No representations whatever were shown to have been made by appellants during the negotiations nor at the time of the sale of the land, but appellee testified that some 'time before his purchase of the land, when he was a tenant of appellants, that E. P. Ladd’ one of them, had told him that they owned the land included in the inclosure, which, in fact contained more area than the description, as corrected by the chancellor’s order. There was no warranty of quantity contained in the conveyance, and there is no sufficient proof to sustain the chancellor’s finding of misrépresentations made amounting to a fraud in relation to the quantity of land sold, and as an inducement to the purchaser to buy.

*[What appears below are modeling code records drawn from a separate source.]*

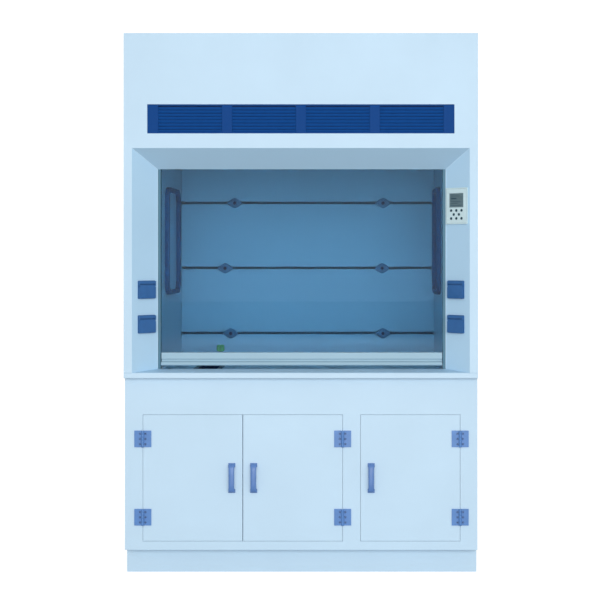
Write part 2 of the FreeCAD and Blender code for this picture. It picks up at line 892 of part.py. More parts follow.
def make_sink_trap():
    """A bottle trap under the cup, with its outlet pipe out through the back."""
    at = ("sink_x", "(sink_front + sink_rear) / 2")
    bottle = rod("trap_bottle", "z", "trap_radius", ("trap_bottom", "trap_top"), at)
    roof = "trap_top - 2 * drain_wall"
    inside = rod("trap_inside", "z", "trap_radius - 2 * drain_wall", ("trap_bottom + drain_wall", roof), at)
    inlet = rod("trap_inlet", "z", "drain_radius - drain_wall", through(roof, "trap_top"), at)
    pipe_at = ("sink_x", "trap_outlet_z")
    pipe_start = at[1] + " + trap_radius / 2"
    pipe = rod("trap_pipe", "y", "drain_pipe_radius", (pipe_start, BASE_REAR), pipe_at)
    spigot = rod("trap_spigot", "y", "drain_radius", (BASE_REAR, REAR), pipe_at)
    bore = rod("trap_pipe_bore", "y", "drain_radius - drain_wall", through(pipe_start, REAR), pipe_at)
    return node(cut("sink_trap", fuse("trap_solid", bottle, pipe, spigot), inside, inlet, bore))


def make_tap():
    """A bench tap: flange, column, low spout over the sink, and a supply pipe out through the back."""
    at = ("tap_x", "tap_y")
    flange = rod("tap_foot", "z", "tap_flange_radius", (DISH_TOP, DISH_TOP + " + tap_flange"), at)
    column = rod("tap_column", "z", "tap_column_radius", (DISH_TOP, "tap_top"), at)
    stem = rod("tap_stem", "z", "tap_stem_radius", ("tap_top", "tap_knob_top - tap_stem_inset"), at)
    shank = rod("tap_shank", "z", "tap_shank_radius", ("supply_z", DISH_TOP), at)
    supply_at = ("tap_x", "supply_z")
    supply_bend = elbow("supply_bend", "tap_shank_radius", "tap_x", "tap_y", "supply_z")
    supply_pipe = rod("supply_pipe", "y", "tap_shank_radius", ("tap_y", BASE_REAR), supply_at)
    supply_spigot = rod("supply_spigot", "y", "supply_radius", (BASE_REAR, REAR), supply_at)
    tip_y = "tap_y - spout_reach"
    spout = rod("tap_spout", "y", "spout_radius", (tip_y, "tap_y"), ("tap_x", "spout_z"))
    spout_bend = elbow("spout_bend", "spout_radius", "tap_x", tip_y, "spout_z")
    tip_at = ("tap_x", tip_y)
    drop = rod("tap_drop", "z", "spout_radius", ("spout_tip_z", "spout_z"), tip_at)
    solid = fuse("tap_solid", flange, column, stem, shank, supply_bend, supply_pipe, supply_spigot,
                 spout, spout_bend, drop)
    bores = (
        rod("tap_drop_bore", "z", "spout_bore", (short_of("spout_tip_z"), "spout_z"), tip_at),
        rod("tap_spout_bore", "y", "spout_bore", (tip_y, "tap_y"), ("tap_x", "spout_z")),
        rod("tap_shank_bore", "z", "spout_bore", ("supply_z", "spout_z"), at),
        rod("supply_bore", "y", "spout_bore", ("tap_y", beyond(REAR)), supply_at),
    )
    tap = cut("tap_casting", solid, *bores)
    nut_z = ("base_top - tap_nut", "base_top")
    nut_bore = rod("tap_nut_bore", "z", "tap_shank_radius", through(*nut_z), at)
    nut = cut("tap_nut_ring", rod("tap_nut_blank", "z", "tap_nut_radius", nut_z, at), nut_bore)
    node(group("tap_body", tap, nut))


def make_tap_knob():
    """A round knob with a waist, on the tap's stem."""
    height = "tap_knob_top - tap_knob_bottom"
    bore = "tap_stem_radius + knob_play"
    roof = height + " - tap_stem_inset + knob_roof_gap"
    corners = [
        (bore, "0"),
        ("tap_knob_radius - tap_knob_slope", "0"),
        ("tap_knob_radius", "tap_knob_slope"),
        ("tap_knob_radius", height + " - tap_knob_crown"),
        ("tap_knob_radius - tap_knob_crown", height),
        ("0", height),
        ("0", roof),
        (bore, roof),
    ]
    return node(place(turned("tap_knob", corners), "tap_x", "tap_y", "tap_knob_bottom"))


# --- Upper cabinet ---

def make_outer_sides():
    side = box("outer_side_right", ("half_width - sheet", "half_width"), (FASCIA_REAR, BACK_FRONT),
               (WORKTOP_TOP, "cabinet_top"))
    return node(pair("outer_sides", side))


def splay(level):
    """Half the width and the top of the splayed opening, at a depth behind the front."""
    share = "(%s) / surround_depth" % level
    half = "opening_half + (throat_half - opening_half) * %s" % share
    top = "opening_top + (throat_top - opening_top) * %s" % share
    return half, top


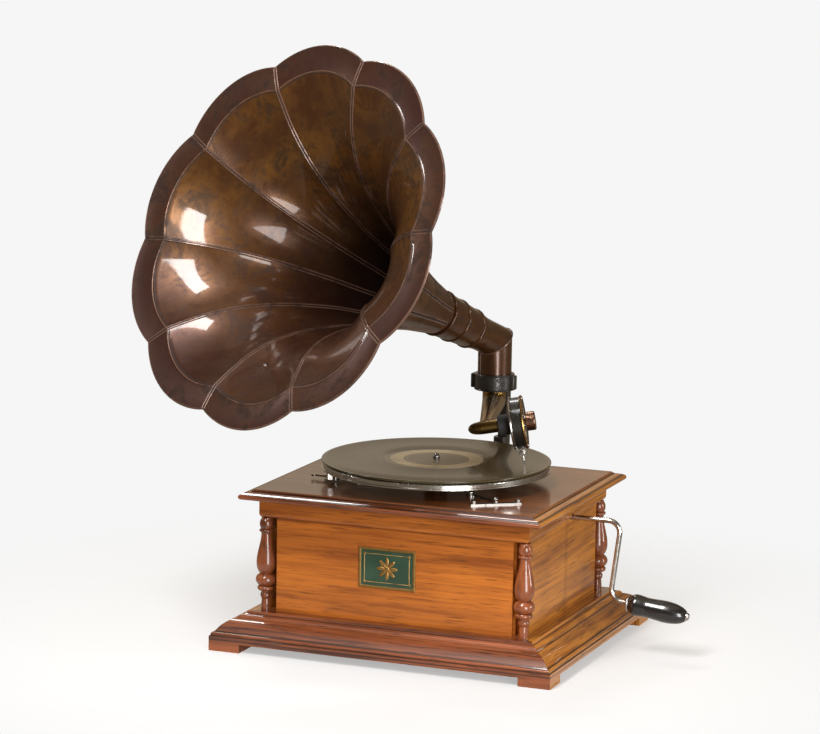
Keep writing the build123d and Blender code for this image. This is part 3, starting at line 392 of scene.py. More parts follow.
def plated(name, base, rough=0.16, wear=0.5, grime=(0.05, 0.04, 0.035), scale=60.0, shade_radius=0.0):
    """Plated metal with fine scratches and grime that dulls it; within an optional radius of the
    spindle it is painted near black, as painted shade under the record.
    """
    finish = Finish(name, Metallic=1.0)
    spot = finish.place()
    cloud = finish.noise(spot, scale, 4.0, 0.6, 0.4)
    scratch = finish.noise(finish.place((1, 1, 7)), scale * 14, 3.0, 0.7)
    dimmed = cloud.step(0.52, 0.72) * wear
    shade = finish.blend(dimmed, tuple(base), tuple(grime))
    # Painted shade: near black within the radius, under the record.
    if shade_radius:
        shade = finish.blend(finish.reach().step(shade_radius, shade_radius - 0.002), shade, UNDER_RECORD_SHADE)
    finish.feed(Base_Color=shade,
                Roughness=rough + dimmed * 0.35 + scratch * 0.10)
    finish.relief(scratch * 0.5 + cloud * 0.5, 0.00010, 0.25)
    return finish.material


def painted(name, base, rough=0.35, coat=0.3, grain=900.0, depth=0.00015):
    """Painted, moulded or rubber surface with a fine texture."""
    finish = Finish(name, Coat_Weight=coat, Coat_Roughness=0.15)
    spot = finish.place()
    cloud = finish.noise(spot, 40.0, 3.0)
    fine = finish.noise(spot, grain, 2.0)
    dust = tuple(min(1.0, c * 1.8 + 0.01) for c in base)
    finish.feed(Base_Color=finish.blend(cloud.step(0.45, 0.75) * 0.5, tuple(base), dust),
                Roughness=rough + cloud * 0.15)
    finish.relief(fine, depth, 0.5)
    return finish.material


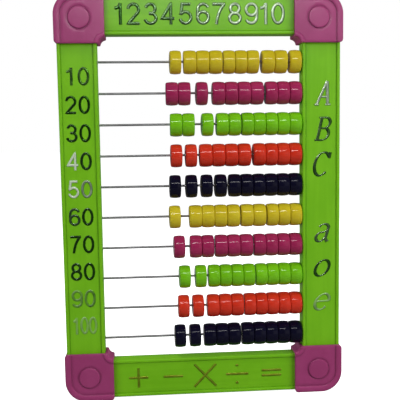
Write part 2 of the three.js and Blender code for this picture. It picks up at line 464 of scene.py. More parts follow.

Under the doctrine announced in Neely v. Rembert, 71 Ark. 91; Polack v. Steinke, 100 Ark. 28; Brown v. LeMay, 101 Ark. 95, there was no such showing made herein as entitled appellee to an abatement of the purchase price for land not contained in the description, nor is the opinion relied upon by appellee in Harrell v. Hill, 19 Ark. 102, in conflict with the doctrine of these cases.

Appellee is a surveyor, knew the quantity of land owned by appellants in the block, knew what portion thereof had been sold to Stovall and sent a correct description of the remainder of the block owned by appellants to be included in the option deed or bond for title from appellants to him upon the completion of his purchase. He could not, therefore, have been misled to his prejudice, about the quantity of land purchased, and if such’ was the fact, there was no testimony showing any knowledge of appellees that the tract of land sold contained any less quantity than that intended to be purchased from and conveyed by them.

It follows that the chancellor erred in decreeing an abatement in the purchase price of the land, and that portion of the decree is reversed and the cause remanded with directions to enter a decree for the balance of the purchase money due thereon and the enforcement of the vendor’s lien for its payment.